Este desgaste de los vínculos sociales se observa en el resto de España y, de hecho, en Occidente. No a causa del separatismo identitario, sino por un creciente sentimiento de desconexión de los ciudadanos respecto del funcionamiento del estado. La relación entre la población y el gobierno ha entrado en una dinámica que la asemeja a la que existe entre clientes y proveedores de servicios.
Hoy, España necesita un esfuerzo concertado para dar nuevo impulso a la movilización de la sociedad —en particular a las jóvenes generaciones— en el proyecto de gobierno. Mi generación maduró durante la Transición a la democracia, proceso en que cada quien no podía no sentirse involucrado.
De algún modo la Transición se ha convertido en víctima de su propio éxito, en la medida en que ese tiempo y los que lo vivieron han dominado la cultura política. Esto ha engendrado una contraposición generacional que se percibe, sin ir más lejos, en el debate en el Partido Socialista español sobre la cuestión catalana: mientras la vieja guardia ha defendido incondicionalmente el orden constitucional, los miembros más jóvenes han adoptado una postura más ambigua. Es de vital importancia conectar con esta nueva generación con un planteamiento activo basado en un compromiso cotidiano.
A lo largo de su historia, España ha oscilado entre el liderazgo y el seguidismo. En ocasiones, lo que sucede en España presagia desarrollos en otras geografías; mientras que en otras ocasiones, en España se replican movimientos sísmicos acontecidos lejos. Claramente, la cuestión catalana corresponde a la primera categoría.

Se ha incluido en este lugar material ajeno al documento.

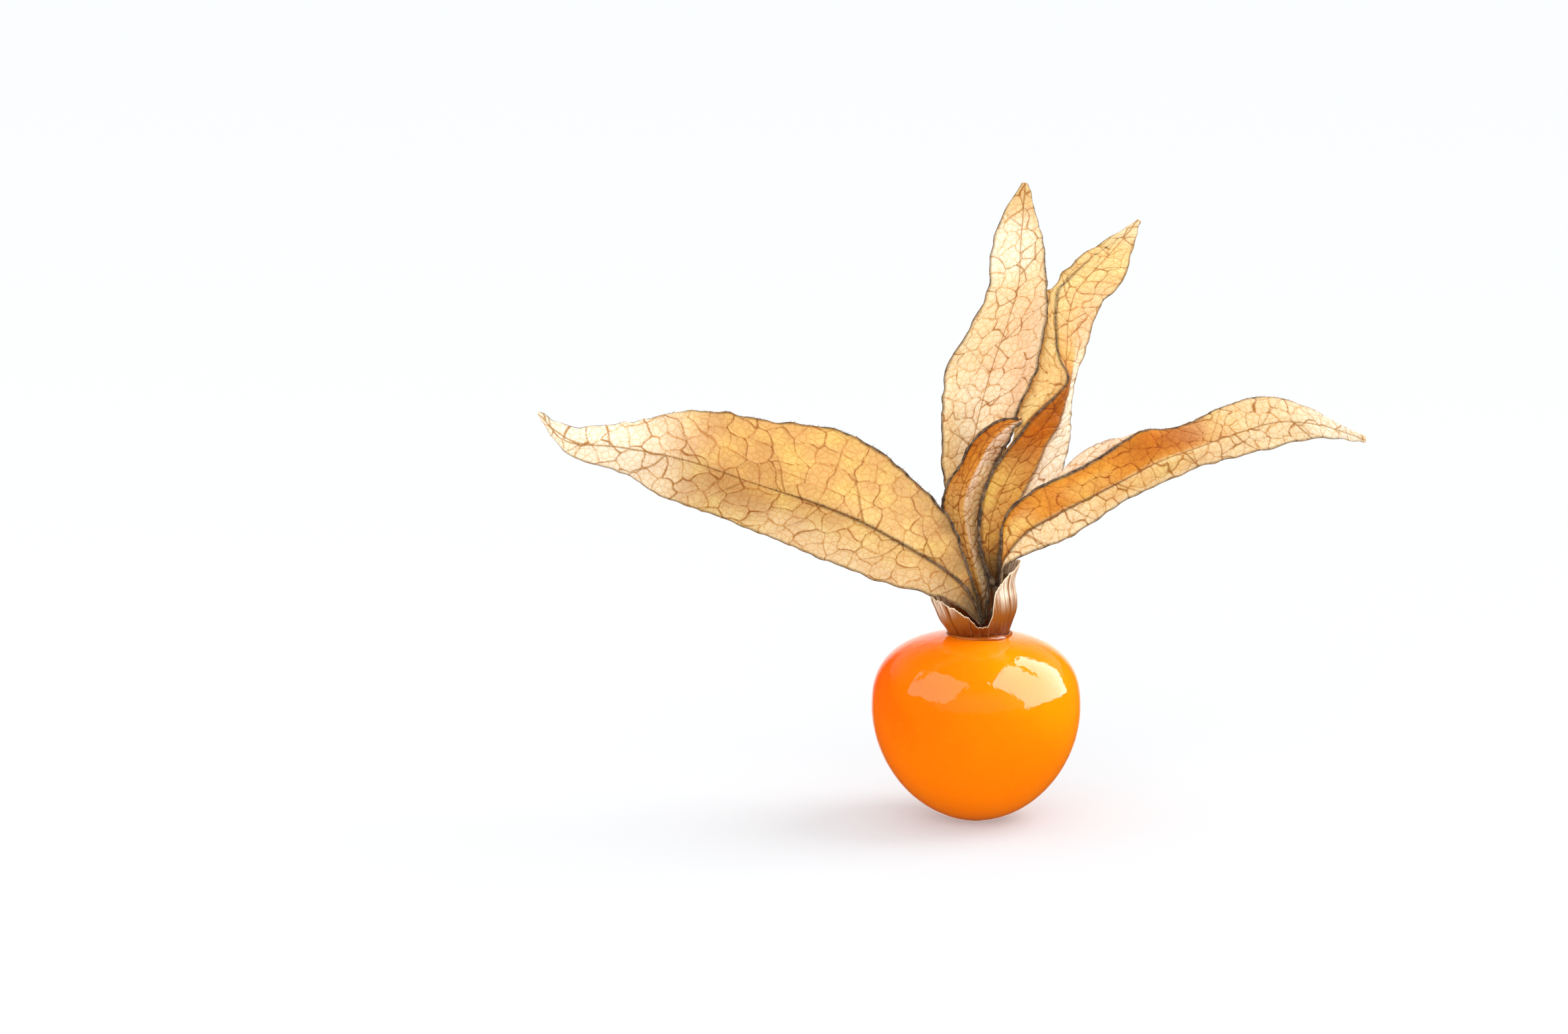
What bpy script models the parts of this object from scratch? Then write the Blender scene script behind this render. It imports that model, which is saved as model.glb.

Estrechar los lazos entre ciudadanos, estado y sociedad es un reto universal. Y hoy es urgente abordarlo, dada la actual tentación de retorno al etno-nacionalismo o tribalismo que como estamos viendo en nuestras democracias, maduras, amenaza directamente al liberalismo y al Imperio de la Ley.
En España nos enfrentamos a una inmensa tarea. Pero culminándola, nuestro país y la democracia en general saldrán reforzados de esta crisis.